I grieved the only way I knew how, fiercely and with hope.  I’d gotten half a dozen lilies that were making my apartment smell like a funeral home, so one night Becky and I threw them off the balcony  and watched them slowly die in the snow.  I did what I needed to do to survive and survival meant an apartment that smell normal, not like death. As I reflect back on what I wrote just days after Dad’s death I breathe deep thanks to God for helping preserve my hope:

March 25- 2005: “I am broken and I am barely breathing. But I promise you that somehow, someday I will go on. I am forever altered. I will need to be built up again. I don’t know how, I know it’s God, I was just given another breath, and for now that will sustain me.”

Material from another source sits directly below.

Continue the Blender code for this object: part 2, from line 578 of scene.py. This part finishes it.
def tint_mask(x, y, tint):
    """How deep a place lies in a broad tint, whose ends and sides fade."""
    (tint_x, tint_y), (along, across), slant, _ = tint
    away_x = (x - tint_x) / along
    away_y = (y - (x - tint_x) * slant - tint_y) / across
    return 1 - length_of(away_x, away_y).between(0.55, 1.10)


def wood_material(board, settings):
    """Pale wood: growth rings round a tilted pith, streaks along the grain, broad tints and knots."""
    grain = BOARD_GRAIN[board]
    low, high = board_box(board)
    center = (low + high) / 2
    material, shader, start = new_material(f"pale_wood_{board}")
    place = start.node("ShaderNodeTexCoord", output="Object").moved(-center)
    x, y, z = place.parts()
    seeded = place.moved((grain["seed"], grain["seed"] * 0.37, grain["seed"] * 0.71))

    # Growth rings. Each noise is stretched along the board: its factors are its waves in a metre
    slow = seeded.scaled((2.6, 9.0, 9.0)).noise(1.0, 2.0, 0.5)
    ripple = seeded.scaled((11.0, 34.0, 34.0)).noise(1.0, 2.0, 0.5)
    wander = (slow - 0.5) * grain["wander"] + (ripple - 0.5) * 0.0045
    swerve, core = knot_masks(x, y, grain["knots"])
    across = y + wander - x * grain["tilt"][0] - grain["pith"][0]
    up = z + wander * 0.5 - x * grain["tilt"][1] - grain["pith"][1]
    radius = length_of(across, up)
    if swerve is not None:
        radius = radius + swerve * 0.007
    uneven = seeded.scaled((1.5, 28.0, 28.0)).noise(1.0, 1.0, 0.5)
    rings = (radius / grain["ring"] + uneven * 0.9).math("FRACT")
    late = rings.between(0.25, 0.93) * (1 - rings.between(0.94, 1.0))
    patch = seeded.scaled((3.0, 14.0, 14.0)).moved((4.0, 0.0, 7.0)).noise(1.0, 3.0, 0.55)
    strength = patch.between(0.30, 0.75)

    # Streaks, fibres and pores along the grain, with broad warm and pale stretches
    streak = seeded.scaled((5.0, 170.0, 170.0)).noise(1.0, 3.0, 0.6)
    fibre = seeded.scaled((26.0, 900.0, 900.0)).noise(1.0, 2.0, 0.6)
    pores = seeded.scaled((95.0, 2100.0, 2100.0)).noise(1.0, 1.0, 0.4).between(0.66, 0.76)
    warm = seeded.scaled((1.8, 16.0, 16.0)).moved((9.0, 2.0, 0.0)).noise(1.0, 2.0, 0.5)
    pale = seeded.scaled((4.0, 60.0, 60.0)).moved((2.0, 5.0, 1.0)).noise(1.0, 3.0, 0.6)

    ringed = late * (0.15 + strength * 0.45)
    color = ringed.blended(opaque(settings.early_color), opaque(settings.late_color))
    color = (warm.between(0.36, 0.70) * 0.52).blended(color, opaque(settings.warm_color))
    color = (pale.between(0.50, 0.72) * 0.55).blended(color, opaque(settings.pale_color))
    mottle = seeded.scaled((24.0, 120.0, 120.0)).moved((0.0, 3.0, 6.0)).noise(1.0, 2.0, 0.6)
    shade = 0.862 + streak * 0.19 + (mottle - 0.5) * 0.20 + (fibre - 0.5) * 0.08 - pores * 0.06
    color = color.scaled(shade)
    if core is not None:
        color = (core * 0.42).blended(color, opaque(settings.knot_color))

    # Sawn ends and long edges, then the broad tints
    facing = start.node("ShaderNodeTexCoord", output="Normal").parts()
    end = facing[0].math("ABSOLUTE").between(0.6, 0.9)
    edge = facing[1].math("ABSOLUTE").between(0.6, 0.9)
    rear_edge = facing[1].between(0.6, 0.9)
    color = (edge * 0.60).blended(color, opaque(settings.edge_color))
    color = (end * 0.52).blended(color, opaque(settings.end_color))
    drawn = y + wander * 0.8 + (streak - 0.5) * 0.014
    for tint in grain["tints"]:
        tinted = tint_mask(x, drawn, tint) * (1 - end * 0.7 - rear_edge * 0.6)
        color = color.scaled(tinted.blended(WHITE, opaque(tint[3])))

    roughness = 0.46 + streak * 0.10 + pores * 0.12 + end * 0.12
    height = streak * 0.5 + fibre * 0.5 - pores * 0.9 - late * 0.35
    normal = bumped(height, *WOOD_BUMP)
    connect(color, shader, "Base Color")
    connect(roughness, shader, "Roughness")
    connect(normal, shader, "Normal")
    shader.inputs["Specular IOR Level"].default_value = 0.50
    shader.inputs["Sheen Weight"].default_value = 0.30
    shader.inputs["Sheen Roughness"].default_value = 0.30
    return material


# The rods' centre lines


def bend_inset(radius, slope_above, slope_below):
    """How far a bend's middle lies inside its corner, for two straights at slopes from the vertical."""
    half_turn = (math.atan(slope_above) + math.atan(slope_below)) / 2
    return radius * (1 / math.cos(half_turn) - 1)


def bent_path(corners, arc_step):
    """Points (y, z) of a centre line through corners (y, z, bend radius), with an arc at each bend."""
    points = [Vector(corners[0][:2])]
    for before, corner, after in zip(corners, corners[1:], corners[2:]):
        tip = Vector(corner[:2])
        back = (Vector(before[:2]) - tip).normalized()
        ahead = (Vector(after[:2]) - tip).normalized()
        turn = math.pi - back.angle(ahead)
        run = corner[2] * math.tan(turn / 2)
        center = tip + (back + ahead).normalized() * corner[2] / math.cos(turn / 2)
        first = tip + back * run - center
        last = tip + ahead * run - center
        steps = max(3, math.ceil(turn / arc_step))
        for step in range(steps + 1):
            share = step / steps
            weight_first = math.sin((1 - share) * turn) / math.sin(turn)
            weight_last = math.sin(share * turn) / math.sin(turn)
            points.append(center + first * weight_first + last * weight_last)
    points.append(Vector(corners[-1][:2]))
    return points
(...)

April 5- 2005: I really am trusting in God, taking steps in that direction. I can either let this destroy me or change me for his work and his world. Lots of people tell me that God is preparing me for something, and right now I don’t think about that. Mostly I just keep breathing. And try to sleep at nights, which is a new sucky problem that I have been having…Life is not good right now, but I live in faith that it will be again and I shall emerge better, somehow… and of course never the same but, a different me, I guess every day brings a different you, and if you’re not changing then… stop staying the same, there is too much life for stagnancy.” 

I am forever thankful to God that through my journey, he has always sustained and fed me, allowing my hope to stay alive even when it was tiny bud fighting up through mud and pain.  There is no guarantee against the inevitable sting of death, it has come and it will come again.  The more of your hope and life you transfer into the unfailing hands of God, the more peace and hope you gain.  This is just one painful piece of my journey.  Thank you sharing it with me.